Frequently asked questions
- What fees actually come out of the funded amount at closing?
- Most MCA funders charge origination (1.99%–3.99%), underwriting/processing ($195–$595), wire fee ($25–$75), and sometimes ACH setup ($25–$50). On a $50,000 advance with a 2.99% origination and $295 processing fee, you net about $48,180 — but you still owe the full factored payback on the $50,000 gross.
- Why do brokers add fees on top of the funder's fees?

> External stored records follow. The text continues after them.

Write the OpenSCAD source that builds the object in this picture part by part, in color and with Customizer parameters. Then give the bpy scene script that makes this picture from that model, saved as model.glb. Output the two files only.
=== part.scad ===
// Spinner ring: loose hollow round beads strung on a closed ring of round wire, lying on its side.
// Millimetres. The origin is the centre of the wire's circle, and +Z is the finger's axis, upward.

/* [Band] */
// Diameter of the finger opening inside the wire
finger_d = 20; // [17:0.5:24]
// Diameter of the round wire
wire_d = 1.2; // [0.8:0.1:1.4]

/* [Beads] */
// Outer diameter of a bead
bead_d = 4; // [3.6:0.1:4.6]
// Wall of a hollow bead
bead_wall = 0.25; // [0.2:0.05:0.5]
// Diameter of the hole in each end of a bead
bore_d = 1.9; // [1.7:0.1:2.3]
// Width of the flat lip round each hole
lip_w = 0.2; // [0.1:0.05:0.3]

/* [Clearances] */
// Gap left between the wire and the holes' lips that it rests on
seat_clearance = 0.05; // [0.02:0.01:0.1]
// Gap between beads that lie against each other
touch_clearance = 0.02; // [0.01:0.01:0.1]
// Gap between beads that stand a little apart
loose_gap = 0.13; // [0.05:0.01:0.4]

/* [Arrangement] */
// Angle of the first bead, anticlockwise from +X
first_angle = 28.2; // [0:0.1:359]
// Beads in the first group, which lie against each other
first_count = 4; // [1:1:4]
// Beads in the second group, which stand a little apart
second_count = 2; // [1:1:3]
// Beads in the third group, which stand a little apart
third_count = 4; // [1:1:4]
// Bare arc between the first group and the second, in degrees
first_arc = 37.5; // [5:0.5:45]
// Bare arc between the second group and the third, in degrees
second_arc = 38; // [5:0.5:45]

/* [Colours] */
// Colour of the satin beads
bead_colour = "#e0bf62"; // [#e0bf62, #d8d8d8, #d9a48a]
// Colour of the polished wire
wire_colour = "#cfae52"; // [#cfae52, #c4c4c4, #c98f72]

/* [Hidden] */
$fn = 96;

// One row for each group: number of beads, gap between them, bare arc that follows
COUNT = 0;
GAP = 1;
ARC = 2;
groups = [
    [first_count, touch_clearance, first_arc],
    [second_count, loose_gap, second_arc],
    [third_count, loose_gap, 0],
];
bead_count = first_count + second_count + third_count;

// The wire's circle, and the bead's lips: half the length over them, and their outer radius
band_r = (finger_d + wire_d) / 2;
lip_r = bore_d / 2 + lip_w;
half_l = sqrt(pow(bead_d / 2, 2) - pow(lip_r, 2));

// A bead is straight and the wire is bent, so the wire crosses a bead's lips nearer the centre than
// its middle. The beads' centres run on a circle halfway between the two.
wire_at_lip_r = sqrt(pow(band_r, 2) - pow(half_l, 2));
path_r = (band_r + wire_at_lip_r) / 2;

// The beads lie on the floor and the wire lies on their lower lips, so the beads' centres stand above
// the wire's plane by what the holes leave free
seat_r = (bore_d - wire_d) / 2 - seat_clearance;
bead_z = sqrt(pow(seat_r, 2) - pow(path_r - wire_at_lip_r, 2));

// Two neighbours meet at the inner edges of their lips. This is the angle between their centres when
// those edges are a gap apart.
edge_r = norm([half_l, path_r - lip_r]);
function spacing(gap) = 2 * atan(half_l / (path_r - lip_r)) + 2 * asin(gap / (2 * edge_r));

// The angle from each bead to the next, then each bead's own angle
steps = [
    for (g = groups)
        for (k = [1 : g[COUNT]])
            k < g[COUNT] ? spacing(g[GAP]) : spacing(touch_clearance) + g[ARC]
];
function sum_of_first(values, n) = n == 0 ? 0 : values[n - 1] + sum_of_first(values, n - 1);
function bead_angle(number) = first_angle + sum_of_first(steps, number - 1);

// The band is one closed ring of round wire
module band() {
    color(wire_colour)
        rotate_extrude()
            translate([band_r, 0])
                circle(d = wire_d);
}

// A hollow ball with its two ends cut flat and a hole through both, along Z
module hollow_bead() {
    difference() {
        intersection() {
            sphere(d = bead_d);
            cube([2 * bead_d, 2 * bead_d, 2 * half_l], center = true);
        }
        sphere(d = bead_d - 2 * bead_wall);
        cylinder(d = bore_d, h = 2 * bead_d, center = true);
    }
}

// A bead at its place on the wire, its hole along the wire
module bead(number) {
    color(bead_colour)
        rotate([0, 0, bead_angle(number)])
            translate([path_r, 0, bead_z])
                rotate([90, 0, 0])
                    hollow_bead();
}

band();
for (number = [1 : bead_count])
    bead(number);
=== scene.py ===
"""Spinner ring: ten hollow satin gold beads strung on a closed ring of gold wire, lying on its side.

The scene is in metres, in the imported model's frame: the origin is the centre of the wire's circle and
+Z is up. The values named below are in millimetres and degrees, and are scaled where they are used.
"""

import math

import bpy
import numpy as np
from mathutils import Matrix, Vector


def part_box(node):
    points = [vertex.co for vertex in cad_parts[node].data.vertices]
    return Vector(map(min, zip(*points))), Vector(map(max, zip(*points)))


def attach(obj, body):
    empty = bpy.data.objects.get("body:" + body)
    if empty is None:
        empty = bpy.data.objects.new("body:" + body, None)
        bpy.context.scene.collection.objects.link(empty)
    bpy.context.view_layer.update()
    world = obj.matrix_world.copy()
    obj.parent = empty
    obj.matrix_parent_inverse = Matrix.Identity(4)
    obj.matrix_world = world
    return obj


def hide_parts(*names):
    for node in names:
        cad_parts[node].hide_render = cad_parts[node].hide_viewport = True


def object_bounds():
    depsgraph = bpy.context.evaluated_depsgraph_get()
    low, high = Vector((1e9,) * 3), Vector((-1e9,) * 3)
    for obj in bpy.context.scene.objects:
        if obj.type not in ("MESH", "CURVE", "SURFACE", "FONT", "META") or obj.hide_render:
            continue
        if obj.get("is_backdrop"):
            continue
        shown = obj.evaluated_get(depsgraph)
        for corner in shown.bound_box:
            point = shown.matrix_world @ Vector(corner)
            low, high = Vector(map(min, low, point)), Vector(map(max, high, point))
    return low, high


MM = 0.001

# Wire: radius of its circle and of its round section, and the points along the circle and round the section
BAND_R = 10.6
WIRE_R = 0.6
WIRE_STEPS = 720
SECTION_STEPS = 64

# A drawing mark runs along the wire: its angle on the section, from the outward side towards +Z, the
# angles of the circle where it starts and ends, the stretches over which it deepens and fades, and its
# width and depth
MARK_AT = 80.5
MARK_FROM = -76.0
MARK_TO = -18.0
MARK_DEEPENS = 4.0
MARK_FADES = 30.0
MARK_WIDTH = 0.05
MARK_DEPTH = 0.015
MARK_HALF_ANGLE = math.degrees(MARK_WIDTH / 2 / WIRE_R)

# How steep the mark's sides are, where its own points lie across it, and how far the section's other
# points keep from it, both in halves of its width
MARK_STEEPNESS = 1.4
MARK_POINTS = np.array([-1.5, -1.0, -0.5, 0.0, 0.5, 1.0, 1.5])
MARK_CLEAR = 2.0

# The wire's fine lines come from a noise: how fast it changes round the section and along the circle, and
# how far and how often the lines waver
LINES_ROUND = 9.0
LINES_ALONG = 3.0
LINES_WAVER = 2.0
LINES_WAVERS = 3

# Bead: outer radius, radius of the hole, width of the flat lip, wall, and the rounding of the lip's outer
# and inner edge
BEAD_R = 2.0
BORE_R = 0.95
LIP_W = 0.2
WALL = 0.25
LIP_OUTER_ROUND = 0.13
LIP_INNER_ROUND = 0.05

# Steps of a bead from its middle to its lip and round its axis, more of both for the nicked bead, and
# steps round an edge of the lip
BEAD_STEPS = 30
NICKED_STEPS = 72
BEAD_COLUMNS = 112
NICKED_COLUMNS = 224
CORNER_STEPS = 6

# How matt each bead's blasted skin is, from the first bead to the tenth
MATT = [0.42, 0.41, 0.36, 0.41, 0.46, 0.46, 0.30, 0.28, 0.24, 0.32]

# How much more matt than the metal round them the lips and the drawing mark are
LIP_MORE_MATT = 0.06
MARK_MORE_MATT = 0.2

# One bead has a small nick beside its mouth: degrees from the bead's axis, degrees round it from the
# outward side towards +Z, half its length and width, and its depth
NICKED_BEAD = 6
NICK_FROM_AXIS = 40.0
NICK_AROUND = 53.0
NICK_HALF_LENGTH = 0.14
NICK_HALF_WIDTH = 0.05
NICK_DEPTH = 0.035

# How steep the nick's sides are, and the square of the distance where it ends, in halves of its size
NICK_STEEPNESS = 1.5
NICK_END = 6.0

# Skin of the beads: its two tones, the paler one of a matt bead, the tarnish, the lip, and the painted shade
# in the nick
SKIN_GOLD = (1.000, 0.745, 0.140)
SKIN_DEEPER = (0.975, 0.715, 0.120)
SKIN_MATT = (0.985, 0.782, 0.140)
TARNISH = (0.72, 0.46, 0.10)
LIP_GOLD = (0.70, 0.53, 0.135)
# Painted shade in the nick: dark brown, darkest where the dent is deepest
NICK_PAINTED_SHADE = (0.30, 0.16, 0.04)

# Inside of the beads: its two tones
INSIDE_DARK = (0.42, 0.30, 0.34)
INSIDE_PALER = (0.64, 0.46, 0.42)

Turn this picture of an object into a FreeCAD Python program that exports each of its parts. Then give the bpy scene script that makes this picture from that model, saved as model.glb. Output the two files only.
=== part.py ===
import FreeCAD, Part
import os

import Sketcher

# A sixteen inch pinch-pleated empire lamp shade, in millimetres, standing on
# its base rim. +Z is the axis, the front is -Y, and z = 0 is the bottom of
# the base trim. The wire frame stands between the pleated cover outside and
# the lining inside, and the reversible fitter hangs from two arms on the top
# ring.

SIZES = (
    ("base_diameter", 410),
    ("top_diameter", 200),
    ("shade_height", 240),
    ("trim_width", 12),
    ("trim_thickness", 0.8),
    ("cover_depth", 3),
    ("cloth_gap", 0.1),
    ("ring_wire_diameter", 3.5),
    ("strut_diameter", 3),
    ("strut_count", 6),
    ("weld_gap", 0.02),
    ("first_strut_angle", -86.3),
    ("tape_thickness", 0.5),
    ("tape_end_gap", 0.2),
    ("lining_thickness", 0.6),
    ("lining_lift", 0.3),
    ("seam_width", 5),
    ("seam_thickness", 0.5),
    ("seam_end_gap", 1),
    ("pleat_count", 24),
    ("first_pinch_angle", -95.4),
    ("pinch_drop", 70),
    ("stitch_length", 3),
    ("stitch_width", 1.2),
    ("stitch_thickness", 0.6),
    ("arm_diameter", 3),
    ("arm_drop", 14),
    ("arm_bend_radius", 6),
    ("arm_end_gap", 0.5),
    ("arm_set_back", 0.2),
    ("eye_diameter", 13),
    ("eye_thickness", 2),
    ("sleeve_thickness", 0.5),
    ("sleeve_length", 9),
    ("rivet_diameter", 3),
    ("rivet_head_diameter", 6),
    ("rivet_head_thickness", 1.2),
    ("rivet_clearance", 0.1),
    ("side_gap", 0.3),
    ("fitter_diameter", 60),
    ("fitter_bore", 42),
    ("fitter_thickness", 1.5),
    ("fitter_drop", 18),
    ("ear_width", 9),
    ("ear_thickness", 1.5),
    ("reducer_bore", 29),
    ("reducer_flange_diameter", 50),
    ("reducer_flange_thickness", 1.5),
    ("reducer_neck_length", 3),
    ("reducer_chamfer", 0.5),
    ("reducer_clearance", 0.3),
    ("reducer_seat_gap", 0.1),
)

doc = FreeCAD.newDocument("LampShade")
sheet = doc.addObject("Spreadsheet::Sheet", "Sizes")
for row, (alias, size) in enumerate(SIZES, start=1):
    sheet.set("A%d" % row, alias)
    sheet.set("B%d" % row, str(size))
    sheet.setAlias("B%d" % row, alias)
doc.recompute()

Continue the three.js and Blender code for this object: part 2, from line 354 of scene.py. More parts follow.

- ISO/broker shops earn 6–15% in points from the funder, but some also charge the merchant a separate broker fee (1%–7% of funded amount). That stack is legal in most states (NY, CA, VA, UT now require disclosure) but it's almost always negotiable. Ask: 'What's the funder's wholesale rate, and what's your markup?'
- Are fees taken from the funded amount or added to the payback?
- Almost always deducted from the wire at funding. You see a smaller deposit hit your bank account. The payback ($50,000 × 1.30 = $65,000) is still calculated on the gross — not the net. This effectively raises your APR-equivalent because you're paying interest on money you never received.
- What's the most expensive 'hidden' fee in an MCA contract?
- Default-related fees, by a wide margin. NSF fees ($25–$50 per failed ACH), default acceleration penalty (often 10–15% of unpaid balance), confession-of-judgment filing fees ($1,000–$5,000), and attorneys' fees clauses (15–25% of recovered amount) can compound a $20,000 unpaid balance into $35,000+ in collections.
- Do better funders have lower fees?
- Generally, yes. Bank-backed funders like Live Oak, Newtek, and BHG run lean fee schedules. Independent MCA shops on warehouse lines (Credibly, CFG, Rapid Finance) charge moderate fees. Aggressive paper-grade-C shops layer on the most fees because they're pricing for higher default risk and shorter merchant tenure.